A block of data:
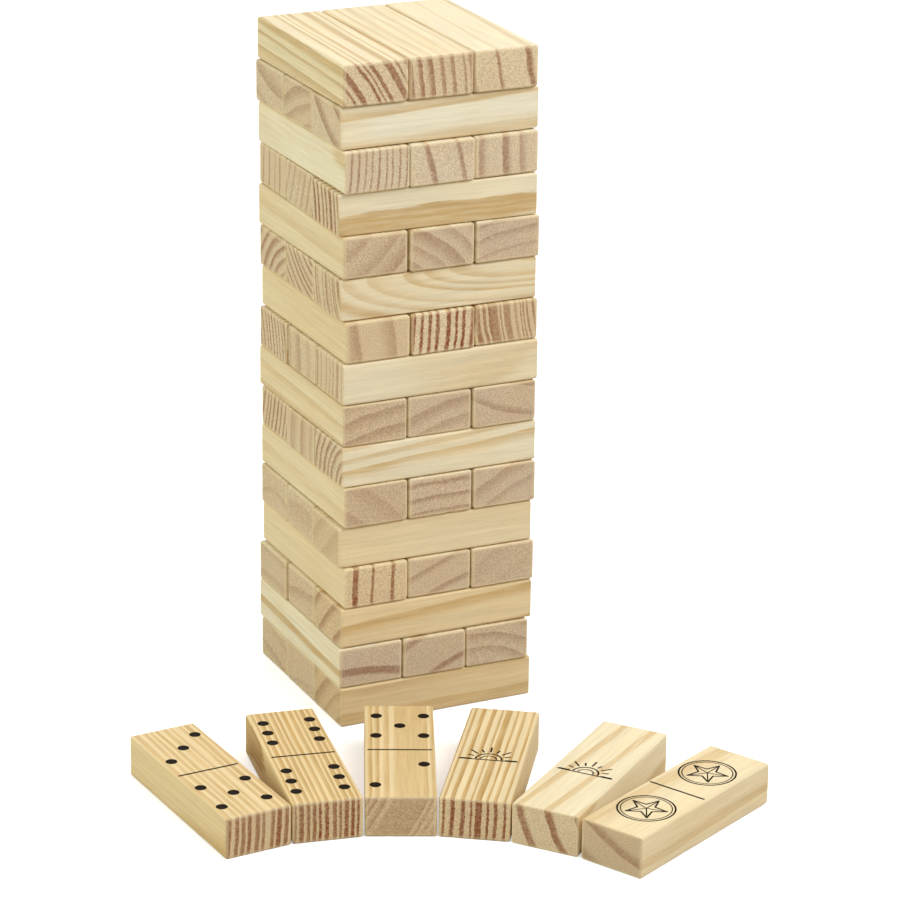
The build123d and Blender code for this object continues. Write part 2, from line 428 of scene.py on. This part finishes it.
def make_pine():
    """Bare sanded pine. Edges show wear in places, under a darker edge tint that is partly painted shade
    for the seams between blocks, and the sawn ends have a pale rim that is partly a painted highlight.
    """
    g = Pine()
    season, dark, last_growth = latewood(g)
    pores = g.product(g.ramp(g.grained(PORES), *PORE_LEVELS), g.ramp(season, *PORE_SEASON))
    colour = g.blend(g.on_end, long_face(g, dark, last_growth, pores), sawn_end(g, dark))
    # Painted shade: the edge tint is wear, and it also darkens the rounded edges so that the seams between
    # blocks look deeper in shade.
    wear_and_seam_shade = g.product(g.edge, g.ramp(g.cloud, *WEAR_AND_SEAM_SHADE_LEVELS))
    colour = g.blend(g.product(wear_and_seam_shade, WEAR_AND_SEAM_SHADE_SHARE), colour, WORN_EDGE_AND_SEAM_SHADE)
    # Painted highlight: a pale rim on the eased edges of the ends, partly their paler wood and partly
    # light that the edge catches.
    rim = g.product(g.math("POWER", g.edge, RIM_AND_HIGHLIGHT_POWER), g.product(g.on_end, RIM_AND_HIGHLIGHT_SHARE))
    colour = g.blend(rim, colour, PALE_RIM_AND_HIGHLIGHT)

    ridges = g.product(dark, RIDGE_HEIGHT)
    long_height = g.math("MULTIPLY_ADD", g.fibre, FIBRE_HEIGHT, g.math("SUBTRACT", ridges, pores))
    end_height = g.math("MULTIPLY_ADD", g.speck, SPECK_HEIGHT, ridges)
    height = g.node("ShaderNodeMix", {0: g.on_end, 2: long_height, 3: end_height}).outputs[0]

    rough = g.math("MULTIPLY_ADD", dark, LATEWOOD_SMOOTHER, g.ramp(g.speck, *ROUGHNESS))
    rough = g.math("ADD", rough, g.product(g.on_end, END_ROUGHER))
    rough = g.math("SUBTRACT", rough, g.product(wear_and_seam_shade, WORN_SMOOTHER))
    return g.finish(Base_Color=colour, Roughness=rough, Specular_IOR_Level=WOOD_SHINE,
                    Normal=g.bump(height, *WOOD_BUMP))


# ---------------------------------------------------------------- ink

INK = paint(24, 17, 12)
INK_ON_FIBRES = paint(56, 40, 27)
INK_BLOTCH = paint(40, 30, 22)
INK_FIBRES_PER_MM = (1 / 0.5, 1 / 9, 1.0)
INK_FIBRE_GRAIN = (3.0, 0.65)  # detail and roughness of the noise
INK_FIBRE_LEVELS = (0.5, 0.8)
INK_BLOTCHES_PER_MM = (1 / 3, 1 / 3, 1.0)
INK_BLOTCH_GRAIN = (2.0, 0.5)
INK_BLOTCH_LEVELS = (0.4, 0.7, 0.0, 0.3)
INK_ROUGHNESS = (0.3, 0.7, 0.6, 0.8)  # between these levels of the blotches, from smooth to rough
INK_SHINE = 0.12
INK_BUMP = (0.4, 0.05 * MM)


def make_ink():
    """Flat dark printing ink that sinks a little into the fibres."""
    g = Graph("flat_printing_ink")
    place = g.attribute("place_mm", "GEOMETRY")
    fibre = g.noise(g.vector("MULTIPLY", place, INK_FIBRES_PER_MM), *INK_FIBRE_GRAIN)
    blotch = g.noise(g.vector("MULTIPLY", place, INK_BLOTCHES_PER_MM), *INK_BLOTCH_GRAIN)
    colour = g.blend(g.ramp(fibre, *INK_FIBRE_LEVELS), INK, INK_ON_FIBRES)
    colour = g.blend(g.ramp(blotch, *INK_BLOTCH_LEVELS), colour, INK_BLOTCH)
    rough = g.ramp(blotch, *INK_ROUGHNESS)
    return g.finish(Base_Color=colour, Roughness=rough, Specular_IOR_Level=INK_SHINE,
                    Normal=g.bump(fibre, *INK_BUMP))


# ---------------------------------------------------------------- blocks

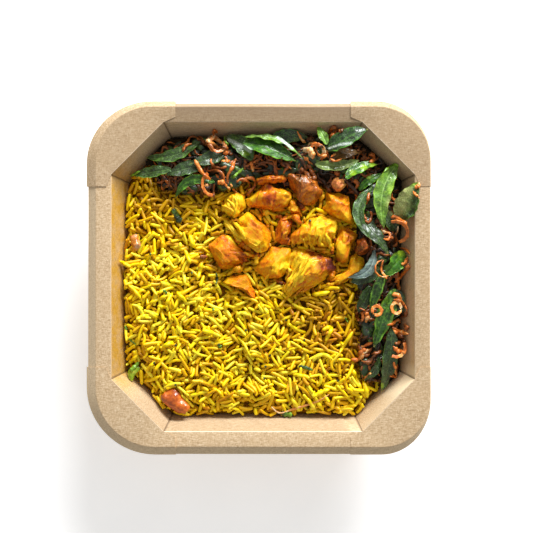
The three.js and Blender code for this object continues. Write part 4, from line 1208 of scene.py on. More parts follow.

:: What you have to do ::
Make an exact copy of every line in the data.

:: Task result ::
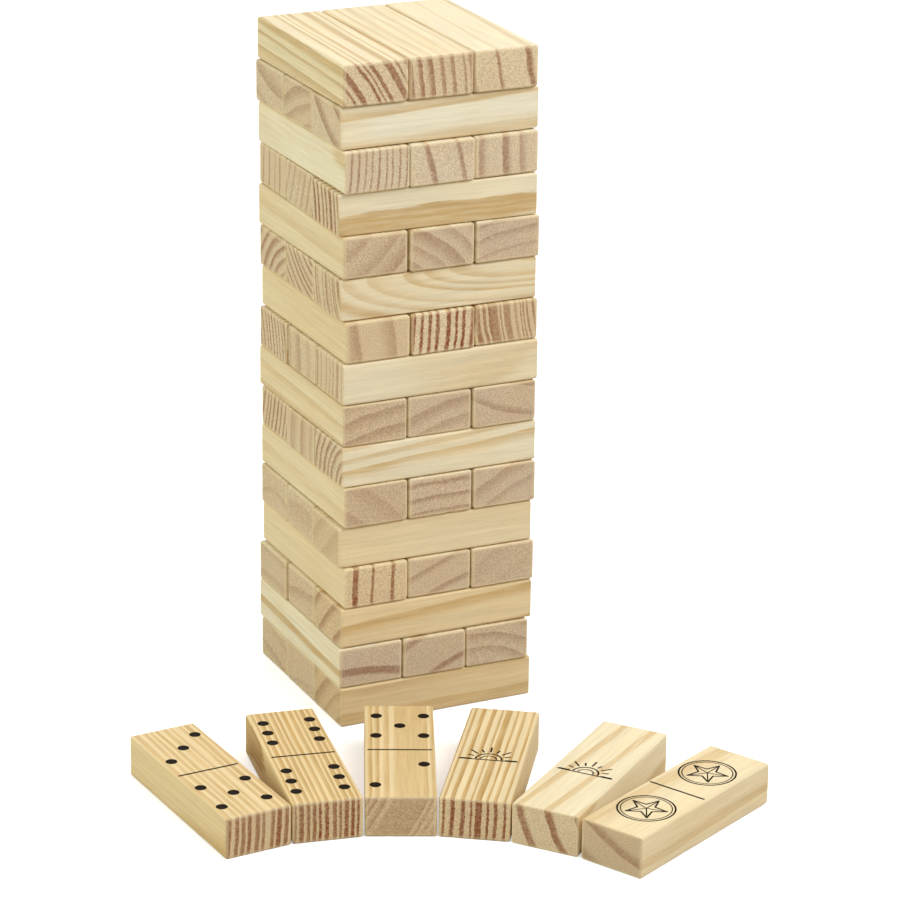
The build123d and Blender code for this object continues. Write part 2, from line 428 of scene.py on. This part finishes it.
def make_pine():
    """Bare sanded pine. Edges show wear in places, under a darker edge tint that is partly painted shade
    for the seams between blocks, and the sawn ends have a pale rim that is partly a painted highlight.
    """
    g = Pine()
    season, dark, last_growth = latewood(g)
    pores = g.product(g.ramp(g.grained(PORES), *PORE_LEVELS), g.ramp(season, *PORE_SEASON))
    colour = g.blend(g.on_end, long_face(g, dark, last_growth, pores), sawn_end(g, dark))
    # Painted shade: the edge tint is wear, and it also darkens the rounded edges so that the seams between
    # blocks look deeper in shade.
    wear_and_seam_shade = g.product(g.edge, g.ramp(g.cloud, *WEAR_AND_SEAM_SHADE_LEVELS))
    colour = g.blend(g.product(wear_and_seam_shade, WEAR_AND_SEAM_SHADE_SHARE), colour, WORN_EDGE_AND_SEAM_SHADE)
    # Painted highlight: a pale rim on the eased edges of the ends, partly their paler wood and partly
    # light that the edge catches.
    rim = g.product(g.math("POWER", g.edge, RIM_AND_HIGHLIGHT_POWER), g.product(g.on_end, RIM_AND_HIGHLIGHT_SHARE))
    colour = g.blend(rim, colour, PALE_RIM_AND_HIGHLIGHT)

    ridges = g.product(dark, RIDGE_HEIGHT)
    long_height = g.math("MULTIPLY_ADD", g.fibre, FIBRE_HEIGHT, g.math("SUBTRACT", ridges, pores))
    end_height = g.math("MULTIPLY_ADD", g.speck, SPECK_HEIGHT, ridges)
    height = g.node("ShaderNodeMix", {0: g.on_end, 2: long_height, 3: end_height}).outputs[0]

    rough = g.math("MULTIPLY_ADD", dark, LATEWOOD_SMOOTHER, g.ramp(g.speck, *ROUGHNESS))
    rough = g.math("ADD", rough, g.product(g.on_end, END_ROUGHER))
    rough = g.math("SUBTRACT", rough, g.product(wear_and_seam_shade, WORN_SMOOTHER))
    return g.finish(Base_Color=colour, Roughness=rough, Specular_IOR_Level=WOOD_SHINE,
                    Normal=g.bump(height, *WOOD_BUMP))


# ---------------------------------------------------------------- ink

INK = paint(24, 17, 12)
INK_ON_FIBRES = paint(56, 40, 27)
INK_BLOTCH = paint(40, 30, 22)
INK_FIBRES_PER_MM = (1 / 0.5, 1 / 9, 1.0)
INK_FIBRE_GRAIN = (3.0, 0.65)  # detail and roughness of the noise
INK_FIBRE_LEVELS = (0.5, 0.8)
INK_BLOTCHES_PER_MM = (1 / 3, 1 / 3, 1.0)
INK_BLOTCH_GRAIN = (2.0, 0.5)
INK_BLOTCH_LEVELS = (0.4, 0.7, 0.0, 0.3)
INK_ROUGHNESS = (0.3, 0.7, 0.6, 0.8)  # between these levels of the blotches, from smooth to rough
INK_SHINE = 0.12
INK_BUMP = (0.4, 0.05 * MM)


def make_ink():
    """Flat dark printing ink that sinks a little into the fibres."""
    g = Graph("flat_printing_ink")
    place = g.attribute("place_mm", "GEOMETRY")
    fibre = g.noise(g.vector("MULTIPLY", place, INK_FIBRES_PER_MM), *INK_FIBRE_GRAIN)
    blotch = g.noise(g.vector("MULTIPLY", place, INK_BLOTCHES_PER_MM), *INK_BLOTCH_GRAIN)
    colour = g.blend(g.ramp(fibre, *INK_FIBRE_LEVELS), INK, INK_ON_FIBRES)
    colour = g.blend(g.ramp(blotch, *INK_BLOTCH_LEVELS), colour, INK_BLOTCH)
    rough = g.ramp(blotch, *INK_ROUGHNESS)
    return g.finish(Base_Color=colour, Roughness=rough, Specular_IOR_Level=INK_SHINE,
                    Normal=g.bump(fibre, *INK_BUMP))


# ---------------------------------------------------------------- blocks

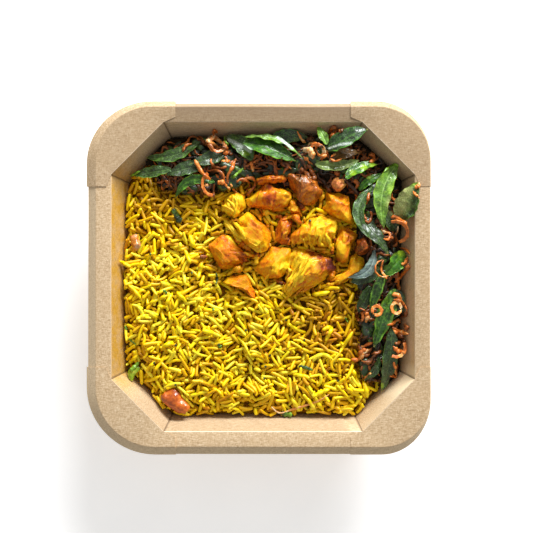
The three.js and Blender code for this object continues. Write part 4, from line 1208 of scene.py on. More parts follow.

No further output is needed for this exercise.